In Egypt it's ba3d esh-sharr.
A very common example:
Father: I want you to learn how to manage things, so that when I die...
Son/Daughter: ba3d esh-sharr (or "ba3d esh-sharr 3alek")


----------



## elroy

In Palestinian Arabic, the common expression is كفينا الشر (_kfiina 'sh-shar_), and it would be used in the context presented by Cherine (but not really in Maha's).

As for Josh's question, an expression that is commonly used in Palestinian Arabic in more or less the same way as the sarcastic "God forbid" in English" is ...كل شي ولا (_kul shi wala..._).

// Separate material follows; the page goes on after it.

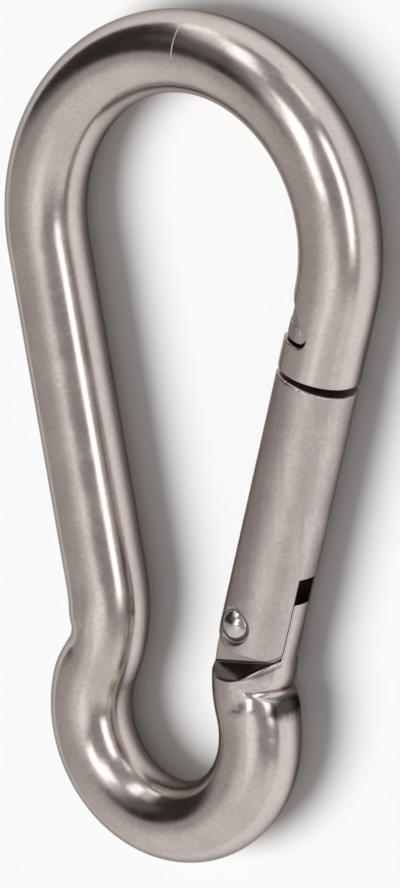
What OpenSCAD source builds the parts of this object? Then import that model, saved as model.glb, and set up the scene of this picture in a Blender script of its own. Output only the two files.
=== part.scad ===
// Steel snap hook: one bent round bar with a sprung gate that opens inwards.
// Millimetres. It lies flat: X across, Y along, Z up. The large bow points to +Y, the gate is on +X.
// The origin is at the middle of the base of the whole hook.

/* [Bar] */
// Diameter of the round bar
bar_d = 11; // [8:0.5:13]
// Radius of the large bow, to the middle of the bar
big_r = 24; // [19:0.5:30]
// Radius of the small bow, to the middle of the bar
small_r = 14; // [11:0.5:17]
// Distance between the centres of the two bows
bow_pitch = 67; // [62:0.5:85]
// Lean of the straight spine from the long axis, in degrees
spine_lean = 14.3; // [11:0.1:17]
// Lean of the gate side from the long axis, in degrees
gate_lean = 12; // [10:0.1:15]
// Radius of the outward kink at the foot of the spine
spine_kink_r = 20; // [12:0.5:26]
// Radius of the outward kink under the gate
neck_kink_r = 14; // [10:0.5:18]
// Step in the bar's radius where one stretch of it runs into the next
join_step = 0.01; // [0.008:0.001:0.02]

/* [Nose] */
// Straight length of the nose, from the end of the large bow to its end face
nose_len = 10.6; // [10:0.1:14]
// Height of the hooking wall above the end face of the nose
hook_up = 4.35; // [3.5:0.05:5]
// How far the slot and the groove reach past the middle of the bar
groove_past = 0.25; // [0:0.05:1]
// Radius at the bottom of the cross groove
groove_r = 1.25; // [1.1:0.05:1.5]
// Angle of the ramp that runs out of the groove, from the bar
ramp_angle = 47; // [40:1:55]
// Bevel on the edge of the nose and on the edge of the gate
edge_bevel = 0.35; // [0.1:0.05:0.6]

/* [Gate] */
// Gap between the nose and the gate, on the inner half
gate_gap = 0.65; // [0.5:0.05:1.2]
// Slope of the outer half of the gate's top, which lets it swing past the nose, in degrees
relief_angle = 5.5; // [0:0.5:8]
// Height of the gate's foot above the start of the kink under it
foot_up = 1.33; // [0.8:0.01:4]
// Diameter of the gate
gate_d = 11; // [8:0.5:13]
// Thickness of the neck between the gate and its head
neck_t = 3; // [2:0.1:4]
// Half length of the cross head, measured from the middle of the bar
head_half = 4.8; // [3.5:0.1:4.9]
// Height of the cross head
head_h = 2.2; // [1.6:0.1:2.4]
// Gap between the cross head and the walls round it
head_clear = 0.35; // [0.3:0.05:0.5]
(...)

God forbid he should be five minutes late! = !كل شي ولا يتأخر خمس دقايق (_kul shi wala yit2a55ar 5ames da2aaye2!_)


----------



## suma

I'm surprised no one attached the hu pronoun suffix
لا سمح الله/لا قدّر الله

I thought I was sure that's how I always heard it?


----------



## elroy

In Palestinian Arabic, we do not pronounce the _-hu_.  It's not a pronoun suffix; it's simply the last letter of الله plus the inflection.  As you know, it is common to drop inflections at the end of a sentence or utterance, and in this case we do not pronounce the _h_.


----------



## jiyan iskender

In Egypt, you can also use كَفى الله الشرّ , especially when joking. Ex:
 هو انتَ عايز تتجوّز، كفى الله الشرّ ؟


----------



## suma

elroy said:


> In Palestinian Arabic, we do not pronounce the _-hu_. It's not a pronoun suffix; it's simply the last letter of الله plus the inflection. As you know, it is common to drop inflections at the end of a sentence or utterance, and in this case we do not pronounce the _h_.


 
No I meant the hu suffix as in:
لا سمحه الله / لاقدره الله


----------



## elroy

Oh, I see.  No, the expressions are لا سمح الله and لا قدر الله.


----------